* **Information provided**
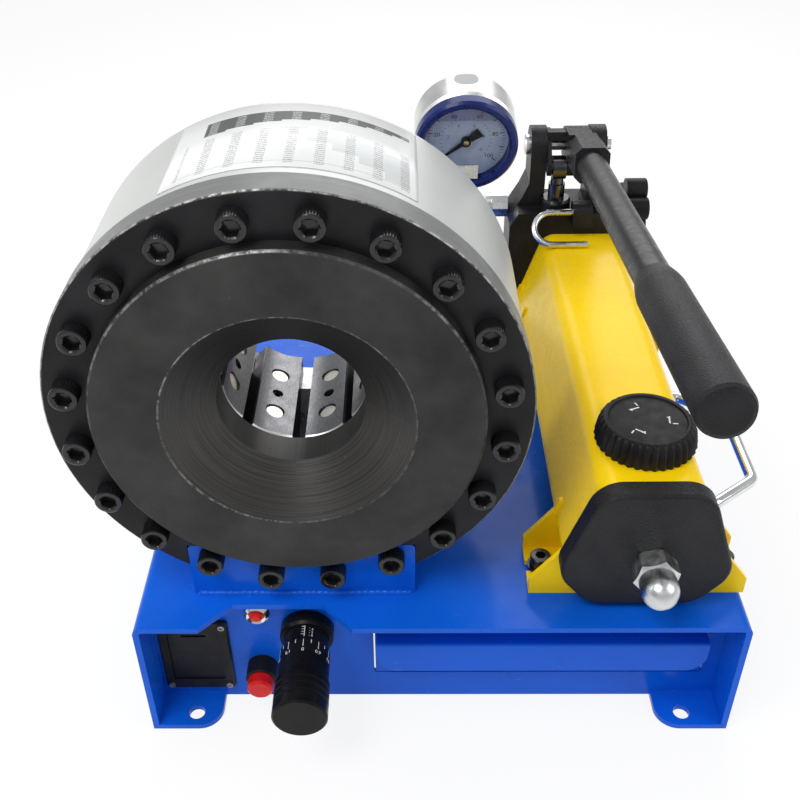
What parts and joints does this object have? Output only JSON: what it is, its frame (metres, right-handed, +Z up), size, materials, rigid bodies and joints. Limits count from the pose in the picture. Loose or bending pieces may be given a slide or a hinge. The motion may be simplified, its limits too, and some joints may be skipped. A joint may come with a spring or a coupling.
{
  "type": "manual hydraulic hose crimping machine",
  "caption": "Hand-pumped hydraulic hose crimping machine: bolted ring head with sliding dies, tank and lever pump on a sheet-metal base with drawer and gauge.",
  "frame": {"origin": "on the floor, at the centre of the four foot holes", "axes": "+X to the pump's side, +Y to the back, +Z up; the crimping head's face looks along -Y"},
  "size_m": [0.471, 0.4487, 0.373],
  "materials": {
    "blue_paint": "glossy",
    "yellow_paint": "glossy",
    "black_paint": "satin",
    "black_casting": "pebbled satin",
    "silver_grey_paint": "satin",
    "dark_machined": "blackened, turned",
    "machined_steel": "turned",
    "die_black": "blackened",
    "black_oxide": "black oxide",
    "zinc_steel": "bright zinc",
    "chrome": "polished",
    "brass": "plain",
    "black_rubber": "matte",
    "black_plastic": "satin",
    "red_plastic": "glossy",
    "white_bezel": "glossy",
    "blue_ring": "glossy",
    "dial_print": "printed",
    "needle_black": "matte",
    "clear_glass": "clear"
  },
  "bodies": {
    "machine_body": {"base_chassis": "blue_paint", "front_panel": "blue_paint", "back_panel": "blue_paint", "head_bracket": "blue_paint", "carry_handle_right": "chrome", "carry_handle_left": "chrome", "front_ring_flange": "black_paint", "front_cone_disc": "dark_machined", "cylinder_body": "silver_grey_paint", "head_bolts": "black_oxide", "pressure_block": "black_oxide", "pressure_pipe": "zinc_steel", "pump_outlet_fitting": "zinc_steel", "gauge_elbow": "brass", "gauge_case": "zinc_steel", "gauge_bezel": "blue_ring", "gauge_dial": "dial_print", "gauge_lens": "clear_glass", "pump_tank": "yellow_paint", "front_cap": "black_casting", "tie_rod": "zinc_steel", "acorn_nut": "chrome", "pump_foot_front": "yellow_paint", "pump_foot_back": "yellow_paint", "foot_screws": "black_oxide", "pump_head": "black_casting", "plunger_gland": "black_oxide", "pivot_pin": "zinc_steel", "battery_box": "black_plastic", "indicator_bezel": "white_bezel", "indicator_lens": "red_plastic", "button_body": "black_plastic", "micrometer_collar": "black_oxide", "drawer_rails": "zinc_steel"},
    "piston": {"ring_piston": "machined_steel", "piston_seal": "black_rubber"},
    "needle": {"gauge_needle": "needle_black"},
    "plunger": {"pump_plunger": "machined_steel"},
    "lever": {"lever_yoke": "black_casting", "lever_tube": "black_paint", "lever_grip": "black_rubber", "plunger_pin": "zinc_steel"},
    "hook": {"lever_hook": "zinc_steel"},
    "release_valve": {"release_stem": "zinc_steel", "release_knob": "black_plastic"},
    "filler": {"filler_knob": "black_plastic"},
    "battery_drawer": {"battery_tray": "black_plastic"},
    "button": {"button_cap": "red_plastic"},
    "spindle": {"micrometer_spindle": "machined_steel"},
    "thimble": {"micrometer_thimble": "black_oxide"},
    "tool_drawer": {"drawer_front": "blue_paint", "drawer_tray": "blue_paint"},
    "die_1": {"die_shoe_1": "die_black"},
    "die_2": {"die_shoe_2": "die_black"},
    "die_3": {"die_shoe_3": "die_black"},
    "die_4": {"die_shoe_4": "die_black"},
    "die_5": {"die_shoe_5": "die_black"},
    "die_6": {"die_shoe_6": "die_black"},
    "die_7": {"die_shoe_7": "die_black"},
    "die_8": {"die_shoe_8": "die_black"}
  },
  "joints": [
    {"name": "piston_slide", "type": "slide", "parent": "machine_body", "child": "piston", "axis": [0, -1, 0], "range_m": [0, 0.015], "stiffness_N_per_m": 2000, "springref_m": -0.01},
    {"name": "die_slide_1", "type": "slide", "parent": "machine_body", "child": "die_1", "axis": [-0.3827, 0, -0.9239], "range_m": [0, 0.009]},
    {"name": "die_slide_2", "type": "slide", "parent": "machine_body", "child": "die_2", "axis": [-0.9239, 0, -0.3827], "range_m": [0, 0.009]},
    {"name": "die_slide_3", "type": "slide", "parent": "machine_body", "child": "die_3", "axis": [-0.9239, 0, 0.3827], "range_m": [0, 0.009]},
    {"name": "die_slide_4", "type": "slide", "parent": "machine_body", "child": "die_4", "axis": [-0.3827, 0, 0.9239], "range_m": [0, 0.009]},
    {"name": "die_slide_5", "type": "slide", "parent": "machine_body", "child": "die_5", "axis": [0.3827, 0, 0.9239], "range_m": [0, 0.009]},
    {"name": "die_slide_6", "type": "slide", "parent": "machine_body", "child": "die_6", "axis": [0.9239, 0, 0.3827], "range_m": [0, 0.009]},
    {"name": "die_slide_7", "type": "slide", "parent": "machine_body", "child": "die_7", "axis": [0.9239, 0, -0.3827], "range_m": [0, 0.009]},
    {"name": "die_slide_8", "type": "slide", "parent": "machine_body", "child": "die_8", "axis": [0.3827, 0, -0.9239], "range_m": [0, 0.009]},
    {"name": "lever_hinge", "type": "hinge", "parent": "machine_body", "child": "lever", "pos_m": [0.12, 0.1746, 0.251], "axis": [-1, 0, 0], "range_deg": [0, 45]},
    {"name": "plunger_slide", "type": "slide", "parent": "machine_body", "child": "plunger", "axis": [0, 0, 1], "range_m": [0, 0.0159]},
    {"name": "hook_hinge", "type": "hinge", "parent": "machine_body", "child": "hook", "pos_m": [0.1215, 0.1406, 0.208], "axis": [-1, 0, 0], "range_deg": [0, 95]},
    {"name": "release_turn", "type": "hinge", "parent": "machine_body", "child": "release_valve", "pos_m": [0.154, 0.1746, 0.196], "axis": [1, 0, 0], "range_deg": [0, 270]},
    {"name": "filler_turn", "type": "hinge", "parent": "machine_body", "child": "filler", "pos_m": [0.124, -0.1204, 0.187], "axis": [0, 0, 1], "range_deg": [0, 180]},
    {"name": "drawer_slide", "type": "slide", "parent": "machine_body", "child": "tool_drawer", "axis": [0, -1, 0], "range_m": [0, 0.15]},
    {"name": "battery_drawer_slide", "type": "slide", "parent": "machine_body", "child": "battery_drawer", "axis": [0, -1, 0], "range_m": [0, 0.045]},
    {"name": "button_press", "type": "slide", "parent": "machine_body", "child": "button", "axis": [0, 1, 0], "range_m": [0, 0.003], "stiffness_N_per_m": 500, "springref_m": -0.002},
    {"name": "spindle_feed", "type": "slide", "parent": "machine_body", "child": "spindle", "axis": [0, 1, 0], "range_m": [-0.004, 0.008]},
    {"name": "thimble_turn", "type": "hinge", "parent": "spindle", "child": "thimble", "pos_m": [-0.084, -0.2326, 0.068], "axis": [0, 1, 0], "range_deg": [-1440, 2880]},
    {"name": "needle_turn", "type": "hinge", "parent": "machine_body", "child": "needle", "pos_m": [0.0187, 0.0038, 0.326], "axis": [0, 0.9826, 0.1857], "range_deg": [0, 256]}
  ],
  "couplings": [
    {"joint": "die_slide_1", "follows": "piston_slide", "ratio": 0.6},
    {"joint": "die_slide_2", "follows": "piston_slide", "ratio": 0.6},
    {"joint": "die_slide_3", "follows": "piston_slide", "ratio": 0.6},
    {"joint": "die_slide_4", "follows": "piston_slide", "ratio": 0.6},
    {"joint": "die_slide_5", "follows": "piston_slide", "ratio": 0.6},
    {"joint": "die_slide_6", "follows": "piston_slide", "ratio": 0.6},
    {"joint": "die_slide_7", "follows": "piston_slide", "ratio": 0.6},
    {"joint": "die_slide_8", "follows": "piston_slide", "ratio": 0.6},
    {"joint": "plunger_slide", "follows": "lever_hinge", "m_per_rad": 0.02},
    {"joint": "thimble_turn", "follows": "spindle_feed", "rad_per_m": 6283.2}
  ]
}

* **Given problem**
Where does the word "materials" appear? Return each line that holds it.

* **Finished answer**
What parts and joints does this object have? Output only JSON: what it is, its frame (metres, right-handed, +Z up), size, materials, rigid bodies and joints. Limits count from the pose in the picture. Loose or bending pieces may be given a slide or a hinge. The motion may be simplified, its limits too, and some joints may be skipped. A joint may come with a spring or a coupling.
  "materials": {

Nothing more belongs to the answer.